Devotion for Week of February 22nd, 2010 - Why God used DL Moody #2

Why God Used Dwight L. Moody- Pt 2<?xml:namespace prefix = o />


Psalm 62:11, “God hath spoken once; twice have I heard this; that power belongeth unto God.”


D. L. Moody (1837-1899) was an American evangelist who founded the Northfield Schools in Massachusetts, Moody Church and Moody Bible Institute in Chicago, and the Colportage Association. He is also credited with starting the Northwest Branch of the United States Christian Commission during the American Civil War.  The following was written by R.A. Torey.


If you and I are to be used in our sphere as D. L. Moody was used in his, we must put all that we have and all that we are in the hands of God, for Him to use as He will, to send us where He will, for God to do with us what He will, and we, on our part, to do everything God bids us do.


There are thousands and tens of thousands of men and women in Christian work, brilliant men and women, rarely gifted men and women, men and women who are making great sacrifices, men and women who have put all conscious sin out of their lives, yet who, nevertheless, have stopped short of absolute surrender to God, and therefore have stopped short of fullness of power.  But Mr. Moody did not stop short of absolute surrender to God; he was a wholly surrendered man, and if you and I are to be used, you and I must be wholly surrendered men and women.


2. A Man of Prayer


The second secret of the great power exhibited in Mr. Moody's life was that Mr. Moody was in the deepest and most meaningful sense a man of prayer.  People oftentimes say to me: "Well, I went many miles to see and to hear D. L. Moody and he certainly was a wonderful preacher."  Yes, D. L. Moody certainly was a wonderful preacher; taking it all in all, the most wonderful preacher I have ever heard, and it was a great privilege to hear him preach as he alone could preach; but out of a very intimate acquaintance with him I wish to testify that he was a far greater prayer than he was preacher.
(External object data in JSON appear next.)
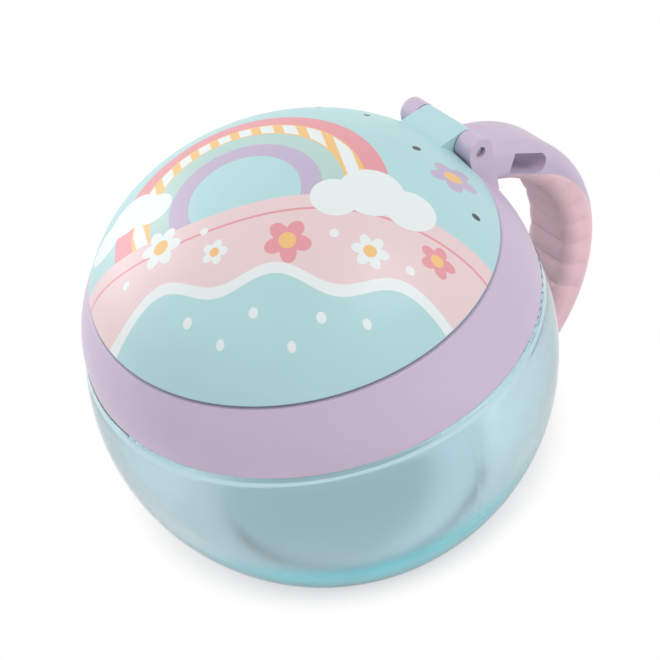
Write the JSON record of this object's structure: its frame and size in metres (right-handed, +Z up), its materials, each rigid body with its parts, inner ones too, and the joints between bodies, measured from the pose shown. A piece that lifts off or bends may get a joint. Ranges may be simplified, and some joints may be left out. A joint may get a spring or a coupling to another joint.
{
  "type": "snack container",
  "caption": "Round clear snack bowl with a screw-on collar, a soft-flapped mouth for small hands, a flip-up domed cover and a curved grip handle.",
  "frame": {"origin": "centre of the flat underside that the bowl stands on", "axes": "+Z up, +Y towards the handle and hinge, -Y towards the cover's free edge, +X to the right seen from the front"},
  "size_m": [0.096, 0.1177, 0.0875],
  "materials": {
    "clear_plastic": "clear, faint blue-green tint, glossy",
    "lavender_plastic": "opaque, satin gloss",
    "aqua_plastic": "opaque, satin gloss, printed on the dome",
    "pink_grip": "soft matt",
    "soft_membrane": "soft, slightly translucent",
    "steel": "plain pin"
  },
  "bodies": {
    "bowl": {"bowl": "clear_plastic"},
    "seal": {"bowl_seal": "soft_membrane"},
    "collar": {"collar": "lavender_plastic", "handle_frame": "lavender_plastic", "handle_grip": "pink_grip", "hinge_pin": "steel", "membrane_ring": "soft_membrane", "retaining_ring": "lavender_plastic"},
    "cover": {"flip_cover": "aqua_plastic"},
    "flap_1": {"flap_1": "soft_membrane"},
    "flap_2": {"flap_2": "soft_membrane"},
    "flap_3": {"flap_3": "soft_membrane"},
    "flap_4": {"flap_4": "soft_membrane"},
    "flap_5": {"flap_5": "soft_membrane"},
    "flap_6": {"flap_6": "soft_membrane"}
  },
  "joints": [
    {"name": "seal_lift", "type": "slide", "parent": "bowl", "child": "seal", "axis": [0, 0, 1], "range_m": [0, 0.0061]},
    {"name": "collar_turn", "type": "hinge", "parent": "seal", "child": "collar", "pos_m": [0, 0, 0.0584], "axis": [0, 0, 1], "range_deg": [0, 180]},
    {"name": "cover_hinge", "type": "hinge", "parent": "collar", "child": "cover", "pos_m": [0, 0.0395, 0.0717], "axis": [-1, 0, 0], "range_deg": [0, 120]},
    {"name": "flap_1_bend", "type": "hinge", "parent": "collar", "child": "flap_1", "pos_m": [0.02605, -0.0012, 0.06225], "axis": [0, -1, 0], "range_deg": [-40, 75], "stiffness_Nm_per_rad": 0.005},
    {"name": "flap_2_bend", "type": "hinge", "parent": "collar", "child": "flap_2", "pos_m": [0.01302, 0.02136, 0.06225], "axis": [0.866, -0.5, 0], "range_deg": [-40, 75], "stiffness_Nm_per_rad": 0.005},
    {"name": "flap_3_bend", "type": "hinge", "parent": "collar", "child": "flap_3", "pos_m": [-0.01302, 0.02136, 0.06225], "axis": [0.866, 0.5, 0], "range_deg": [-40, 75], "stiffness_Nm_per_rad": 0.005},
    {"name": "flap_4_bend", "type": "hinge", "parent": "collar", "child": "flap_4", "pos_m": [-0.02605, -0.0012, 0.06225], "axis": [0, 1, 0], "range_deg": [-40, 75], "stiffness_Nm_per_rad": 0.005},
    {"name": "flap_5_bend", "type": "hinge", "parent": "collar", "child": "flap_5", "pos_m": [-0.01302, -0.02376, 0.06225], "axis": [-0.866, 0.5, 0], "range_deg": [-40, 75], "stiffness_Nm_per_rad": 0.005},
    {"name": "flap_6_bend", "type": "hinge", "parent": "collar", "child": "flap_6", "pos_m": [0.01302, -0.02376, 0.06225], "axis": [-0.866, -0.5, 0], "range_deg": [-40, 75], "stiffness_Nm_per_rad": 0.005}
  ],
  "couplings": [
    {"joint": "seal_lift", "follows": "collar_turn", "m_per_rad": 0.0019099}
  ]
}
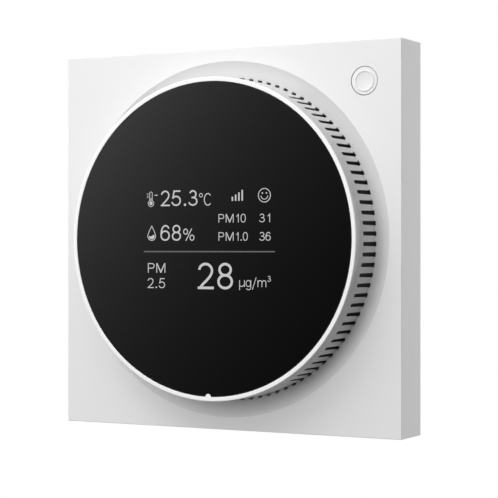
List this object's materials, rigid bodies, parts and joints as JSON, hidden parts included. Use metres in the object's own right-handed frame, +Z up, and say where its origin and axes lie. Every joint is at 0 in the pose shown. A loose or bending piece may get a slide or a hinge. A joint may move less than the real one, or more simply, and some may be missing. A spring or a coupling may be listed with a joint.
{
  "type": "wall air quality monitor",
  "caption": "Square wall panel with a dished front, a protruding round dial with a vented side wall and a flush black display window, a push button, and a mains base that goes into a wall box.",
  "frame": {"origin": "centre of the panel's back, on the wall plane, midway between the two wall-box screws", "axes": "+X right as seen from the front, +Y into the wall, +Z up; the display faces -Y"},
  "size_m": [0.086, 0.0425, 0.086],
  "materials": {
    "white_shell": "fine satin texture",
    "white_dial": "smooth satin",
    "button_white": "satin",
    "black_window": "polished, back-printed black",
    "tape": "matt foam tape",
    "mesh": "fine black woven mesh",
    "display_glass": "dark display glass",
    "tray_white": "moulded white",
    "flex_film": "amber film",
    "connector": "ivory nylon",
    "black_plastic": "fine texture",
    "foam": "open foam",
    "sensor_blue": "moulded blue",
    "sheet_steel": "brushed",
    "zinc_steel": "zinc plated",
    "screw_steel": "bright zinc",
    "brass": "turned",
    "green_board": "solder mask",
    "black_board": "solder mask",
    "blue_board": "solder mask",
    "tan_board": "bare laminate",
    "chip_black": "moulded epoxy",
    "ceramic_parts": "ceramic",
    "sensor_cap": "white",
    "fan_black": "moulded",
    "housing_black": "spark-eroded texture",
    "barrier": "moulded",
    "ferrite": "ferrite",
    "winding": "yellow tape",
    "can_blue": "printed sleeve",
    "fuse_body": "ceramic body",
    "varistor_blue": "epoxy coat",
    "terminal_green": "moulded"
  },
  "bodies": {
    "monitor": {"front_panel": "white_shell", "dial_housing": "white_dial", "dust_mesh": "mesh", "lens": "black_window", "lens_adhesive": "tape", "display_glass": "display_glass", "display_backlight": "tray_white", "display_flex": "flex_film", "flex_connector": "connector", "display_carrier": "black_plastic", "carrier_screws": "screw_steel", "sensor_pad": "foam", "particle_case": "sensor_blue", "particle_cover": "sheet_steel", "particle_board": "green_board", "fan_motor": "black_plastic", "laser_module": "brass", "light_trap": "black_plastic", "photodetector": "chip_black", "sensor_connector": "connector", "main_board": "green_board", "board_parts": "ceramic_parts", "board_screws": "screw_steel", "radio_module": "black_board", "radio_shield": "sheet_steel", "processor": "chip_black", "climate_board": "blue_board", "climate_sensor": "sensor_cap", "board_header": "black_plastic", "board_socket": "black_plastic", "switch_body": "black_plastic", "mounting_plate": "zinc_steel", "rear_housing": "housing_black", "barrier_cover": "barrier", "housing_screws": "screw_steel", "power_board": "tan_board", "power_screws": "screw_steel", "transformer_core": "ferrite", "transformer_coil": "winding", "capacitors": "can_blue", "fuse": "fuse_body", "rectifier": "chip_black", "varistor": "varistor_blue", "terminal_block": "terminal_green", "terminal_clamps": "zinc_steel", "terminal_screws": "screw_steel"},
    "button": {"button_cap": "button_white", "switch_plunger": "sensor_cap"},
    "fan": {"fan_rotor": "fan_black"}
  },
  "joints": [
    {"name": "button_press", "type": "slide", "parent": "monitor", "child": "button", "axis": [0, 1, 0], "range_m": [0, 0.0004], "stiffness_N_per_m": 1500, "springref_m": -0.0005},
    {"name": "fan_spin", "type": "hinge", "parent": "monitor", "child": "fan", "pos_m": [0.0085, -0.007, 0], "axis": [0, 1, 0], "continuous": true}
  ]
}
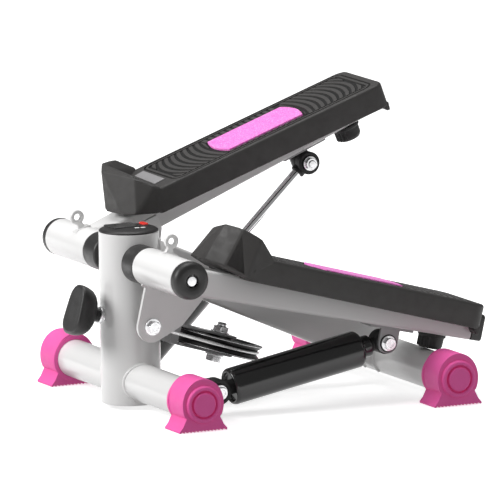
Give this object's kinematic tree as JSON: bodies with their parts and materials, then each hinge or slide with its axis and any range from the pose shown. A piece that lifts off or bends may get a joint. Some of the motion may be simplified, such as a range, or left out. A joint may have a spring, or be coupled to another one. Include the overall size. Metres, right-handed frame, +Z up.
{
  "type": "stepper",
  "caption": "Mini stepper with a foot plate on each swinging arm, a damper under each arm, a cable round an adjustable pulley, and a console on the post.",
  "frame": {"origin": "on the floor, under the middle of the whole machine's box", "axes": "+Z up, +Y from the post towards the heels of the foot plates, +X to the user's left pedal, which is down at rest"},
  "size_m": [0.3428, 0.4078, 0.2955],
  "materials": {
    "white_powder_coat": "smooth gloss powder coat",
    "black_plastic": "moulded, fine grain",
    "black_enamel": "gloss enamel",
    "pink_rubber": "soft matte",
    "pink_grip": "speckled, matte",
    "zinc_steel": "zinc plated",
    "chrome": "polished",
    "grey_steel": "satin grey",
    "black_rubber": "matte",
    "red_button": "gloss",
    "dark_display": "clear, gloss"
  },
  "bodies": {
    "base": {"front_post": "white_powder_coat", "front_cross_tube": "white_powder_coat", "rear_cross_tube": "white_powder_coat", "main_beam": "white_powder_coat", "pedal_axle": "zinc_steel", "front_left_foot": "pink_rubber", "front_right_foot": "pink_rubber", "rear_left_foot": "pink_rubber", "rear_right_foot": "pink_rubber", "console_housing": "black_plastic", "console_display": "dark_display", "left_lower_bracket": "black_enamel", "right_lower_bracket": "black_enamel", "left_lower_bolt": "zinc_steel", "right_lower_bolt": "zinc_steel", "drive_cable": "zinc_steel"},
    "console_button": {"console_button": "red_button"},
    "knob": {"adjuster_knob": "black_plastic", "adjuster_screw": "zinc_steel"},
    "carriage": {"pulley_bracket": "grey_steel", "pulley_bolt": "zinc_steel", "pulley_nut": "zinc_steel"},
    "pulley_wheel": {"pulley_wheel": "black_plastic"},
    "left_pedal": {"left_pivot_sleeve": "white_powder_coat", "left_inner_bush": "black_plastic", "left_outer_cap": "black_plastic", "left_band_eye": "white_powder_coat", "left_gusset": "white_powder_coat", "left_cable_bolt": "zinc_steel", "left_pedal_arm": "white_powder_coat", "left_arm_plug": "black_plastic", "left_foot_plate": "black_plastic", "left_grip_pad": "pink_grip", "left_bumper": "black_rubber", "left_upper_bracket": "grey_steel", "left_upper_bolt": "zinc_steel"},
    "left_damper_body": {"left_damper_cylinder": "black_enamel", "left_lower_eye": "black_rubber"},
    "left_damper_rod": {"left_damper_rod": "chrome", "left_upper_eye": "black_rubber", "left_upper_nut": "zinc_steel"},
    "right_pedal": {"right_pivot_sleeve": "white_powder_coat", "right_inner_bush": "black_plastic", "right_outer_cap": "black_plastic", "right_band_eye": "white_powder_coat", "right_gusset": "white_powder_coat", "right_cable_bolt": "zinc_steel", "right_pedal_arm": "white_powder_coat", "right_arm_plug": "black_plastic", "right_foot_plate": "black_plastic", "right_grip_pad": "pink_grip", "right_bumper": "black_rubber", "right_upper_bracket": "grey_steel", "right_upper_bolt": "zinc_steel"},
    "right_damper_body": {"right_damper_cylinder": "black_enamel", "right_lower_eye": "black_rubber"},
    "right_damper_rod": {"right_damper_rod": "chrome", "right_upper_eye": "black_rubber", "right_upper_nut": "zinc_steel"}
  },
  "joints": [
    {"name": "left_pedal", "type": "hinge", "parent": "base", "child": "left_pedal", "pos_m": [0, -0.14008, 0.149], "axis": [1, 0, 0], "range_deg": [0, 35.2], "deforming": ["drive_cable"]},
    {"name": "right_pedal", "type": "hinge", "parent": "base", "child": "right_pedal", "pos_m": [0, -0.14008, 0.149], "axis": [1, 0, 0], "range_deg": [-35.2, 0]},
    {"name": "left_damper_swing", "type": "hinge", "parent": "base", "child": "left_damper_body", "pos_m": [0, -0.08608, 0.0245], "axis": [1, 0, 0], "range_deg": [0, 34.6]},
    {"name": "left_rod_slide", "type": "slide", "parent": "left_damper_body", "child": "left_damper_rod", "axis": [0, 0.9838, 0.1793], "range_m": [0, 0.0795]},
    {"name": "right_damper_swing", "type": "hinge", "parent": "base", "child": "right_damper_body", "pos_m": [0, -0.08608, 0.0245], "axis": [1, 0, 0], "range_deg": [-33, 0]},
    {"name": "right_rod_slide", "type": "slide", "parent": "right_damper_body", "child": "right_damper_rod", "axis": [0, 0.7174, 0.6967], "range_m": [-0.085, 0]},
    {"name": "knob_turn", "type": "hinge", "parent": "base", "child": "knob", "pos_m": [0, -0.03908, 0.0545], "axis": [0, 0.9563, -0.2924], "range_deg": [0, 1200]},
    {"name": "pulley_carriage", "type": "slide", "parent": "base", "child": "carriage", "axis": [0, -0.9563, 0.2924], "range_m": [0, 0.005]},
    {"name": "pulley_spin", "type": "hinge", "parent": "carriage", "child": "pulley_wheel", "pos_m": [0, -0.03908, 0.0545], "axis": [0, 0.2924, 0.9563], "range_deg": [0, 36]},
    {"name": "button_press", "type": "slide", "parent": "base", "child": "console_button", "axis": [0, 0, -1], "range_m": [0, 0.0012], "stiffness_N_per_m": 800}
  ],
  "couplings": [
    {"joint": "right_pedal", "follows": "left_pedal", "ratio": -1},
    {"joint": "left_damper_swing", "follows": "left_pedal", "ratio": 0.97967},
    {"joint": "left_rod_slide", "follows": "left_pedal", "m_per_rad": 0.12906},
    {"joint": "right_damper_swing", "follows": "left_pedal", "ratio": -0.93285},
    {"joint": "right_rod_slide", "follows": "left_pedal", "m_per_rad": -0.13798},
    {"joint": "pulley_spin", "follows": "left_pedal", "ratio": 1.012},
    {"joint": "knob_turn", "follows": "pulley_carriage", "rad_per_m": 4188}
  ]
}
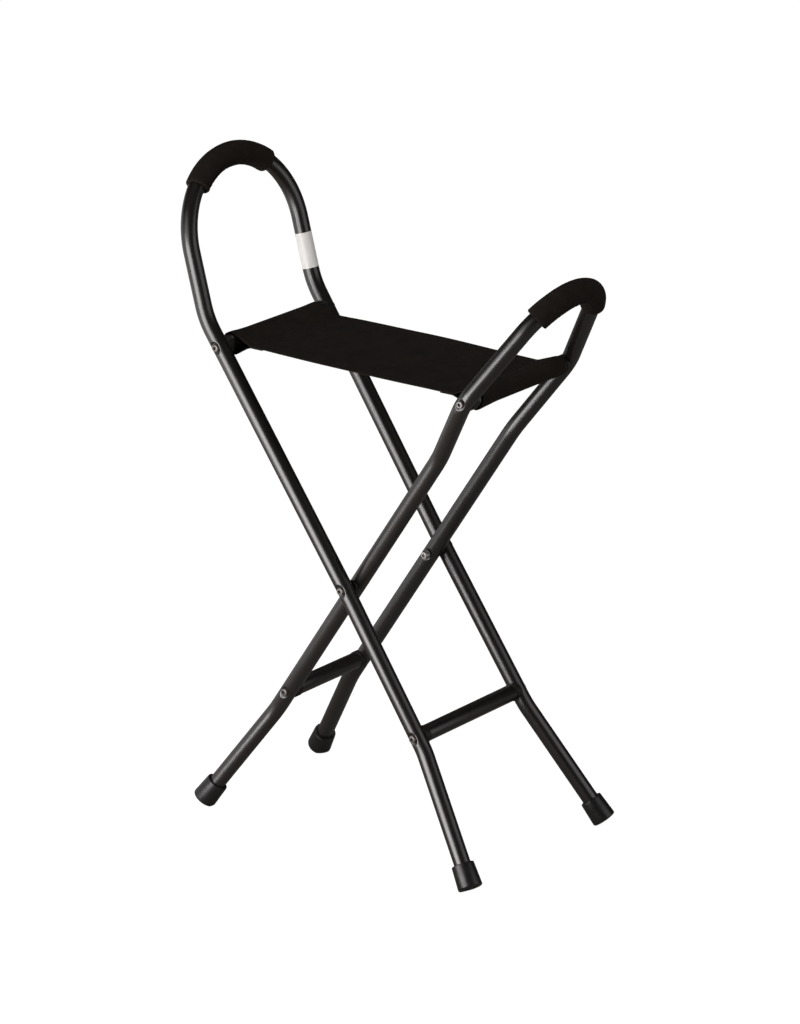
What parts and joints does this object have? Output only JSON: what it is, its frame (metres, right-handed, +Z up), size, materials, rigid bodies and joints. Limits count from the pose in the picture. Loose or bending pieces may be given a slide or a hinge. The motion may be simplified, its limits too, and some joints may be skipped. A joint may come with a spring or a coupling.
{
  "type": "walking stick seat",
  "caption": "Folding sling seat and walking cane in one: two bent tube frames crossed on a scissor pivot, a fabric sling between them, foam grips on both handle loops and rubber feet.",
  "frame": {"origin": "on the floor, under the middle of the open object's bounding box", "axes": "+Z up; +X from the tall handle loop towards the short one, along the sling; +Y across the seat, towards the far side"},
  "size_m": [0.5966, 0.3212, 0.8848],
  "materials": {
    "black_tube": "satin black coating",
    "black_plastic": "moulded, semi-matt",
    "screw_steel": "zinc plated",
    "grip_foam": "closed-cell foam, matt",
    "ferrule_rubber": "moulded rubber, semi-gloss",
    "disc_steel": "plain",
    "label_film": "plain printed film",
    "sling_fabric": "coated polyester weave"
  },
  "bodies": {
    "tall_frame": {"tall_frame_tube": "black_tube", "tall_seat_bar": "black_tube", "tall_seat_near_plug": "black_plastic", "tall_seat_far_plug": "black_plastic", "tall_lower_bar": "black_tube", "tall_lower_near_plug": "black_plastic", "tall_lower_far_plug": "black_plastic", "tall_bar_screws": "screw_steel", "near_pivot_barrel": "screw_steel", "far_pivot_barrel": "screw_steel", "near_pivot_screw": "screw_steel", "far_pivot_screw": "screw_steel", "near_pivot_spacer": "black_plastic", "far_pivot_spacer": "black_plastic", "tall_grip": "grip_foam", "tall_near_ferrule": "ferrule_rubber", "tall_far_ferrule": "ferrule_rubber", "tall_ferrule_discs": "disc_steel", "blank_label": "label_film", "seat_sling": "sling_fabric"},
    "short_frame": {"short_frame_tube": "black_tube", "short_seat_bar": "black_tube", "short_seat_near_plug": "black_plastic", "short_seat_far_plug": "black_plastic", "short_lower_bar": "black_tube", "short_lower_near_plug": "black_plastic", "short_lower_far_plug": "black_plastic", "short_bar_screws": "screw_steel", "short_grip": "grip_foam", "short_near_ferrule": "ferrule_rubber", "short_far_ferrule": "ferrule_rubber", "short_ferrule_discs": "disc_steel"}
  },
  "joints": [
    {"name": "fold", "type": "hinge", "parent": "tall_frame", "child": "short_frame", "pos_m": [-0.00968, 0, 0.35118], "axis": [0, -1, 0], "range_deg": [0, 62], "deforming": ["seat_sling"]}
  ]
}
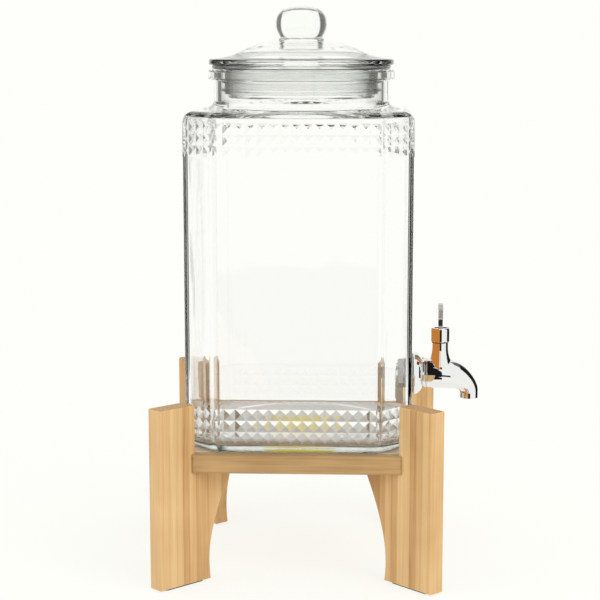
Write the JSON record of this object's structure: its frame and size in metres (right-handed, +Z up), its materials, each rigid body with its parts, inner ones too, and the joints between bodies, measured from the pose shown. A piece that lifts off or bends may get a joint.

Time and time again, he was confronted by obstacles that seemed insurmountable, but he always knew the way to surmount and to overcome all difficulties.  He knew the way to bring to pass anything that needed to be brought to pass.  He knew and believed in the deepest depths of his soul that "nothing was too hard for the Lord" and that prayer could do anything that God could do.


Often times Mr. Moody would write me when he was about to undertake some new work, saying: "I am beginning work in such and such a place on such and such a day; I wish you would get the students together for a day of fasting and prayer"  And often I have taken those letters and read them to the students in the lecture room and said: "Mr. Moody wants us to have a day of fasting and prayer, first for God's blessing on our own souls and work, and then for God's blessing on him and his work."


Often we were gathered in the lecture room far into the night — sometimes till one, two, three, four or even five o'clock in the morning, crying to God, just because Mr. Moody urged us to wait upon God until we received His blessing.  How many men and women I have known whose lives and characters have been transformed by those nights of prayer and who have wrought mighty things in many lands because of those nights of prayer!


One day Mr. Moody drove up to my house at Northfield and said: "Torrey, I want you to take a ride with me."  I got into the carriage and we drove out toward Lover's Lane, talking about some great and unexpected difficulties that had arisen in regard to the work in Northfield and Chicago, and in connection with other work that was very dear to him.


As we drove along, some black storm clouds lay ahead of us, and then suddenly, as we were talking, it began to rain.  He drove the horse into a shed near the entrance to Lover's Lane to shelter the horse, and then laid the reins upon the dashboard and said: "Torrey, pray"; and then, as best I could, I prayed, while he in his heart joined me in prayer.  And when my voice was silent he began to pray.  Oh, I wish you could have heard that prayer!  I shall never forget it, so simple, so trustful, so definite and so direct and so mighty.  When the storm was over and we drove back to town, the obstacles had been surmounted, and the work of the schools, and other work that was threatened, went on as it had never gone on before, and it has gone on until this day.


As we drove back, Mr. Moody said to me: "Torrey, we will let the other men do the talking and the criticizing, and we will stick to the work that God has given us to do, and let Him take care of the difficulties and answer the criticisms."


On one occasion Mr. Moody said to me in Chicago: "I have just found, to my surprise, that we are twenty thousand dollars behind in our finances for the work here and in Northfield, and we must have that twenty thousand dollars, and I am going to get it by prayer."  He did not tell a soul who had the ability to give a penny of the twenty thousand dollar deficit, but looked right to God and said: "I need twenty thousand dollars for my work; send me that money in such a way that I will know it comes straight from Thee."  And God heard that prayer.  The money came in such a way that it was clear that it came from God in direct answer to prayer.


Yes, D. L. Moody was a man who believed in the God who answers prayer, and not only believed in Him in a theoretical way but believed in Him in a practical way.  He was a man who met every difficulty that stood in his way — by prayer.  Everything he undertook was backed up by prayer, and in everything, his ultimate dependence was upon God.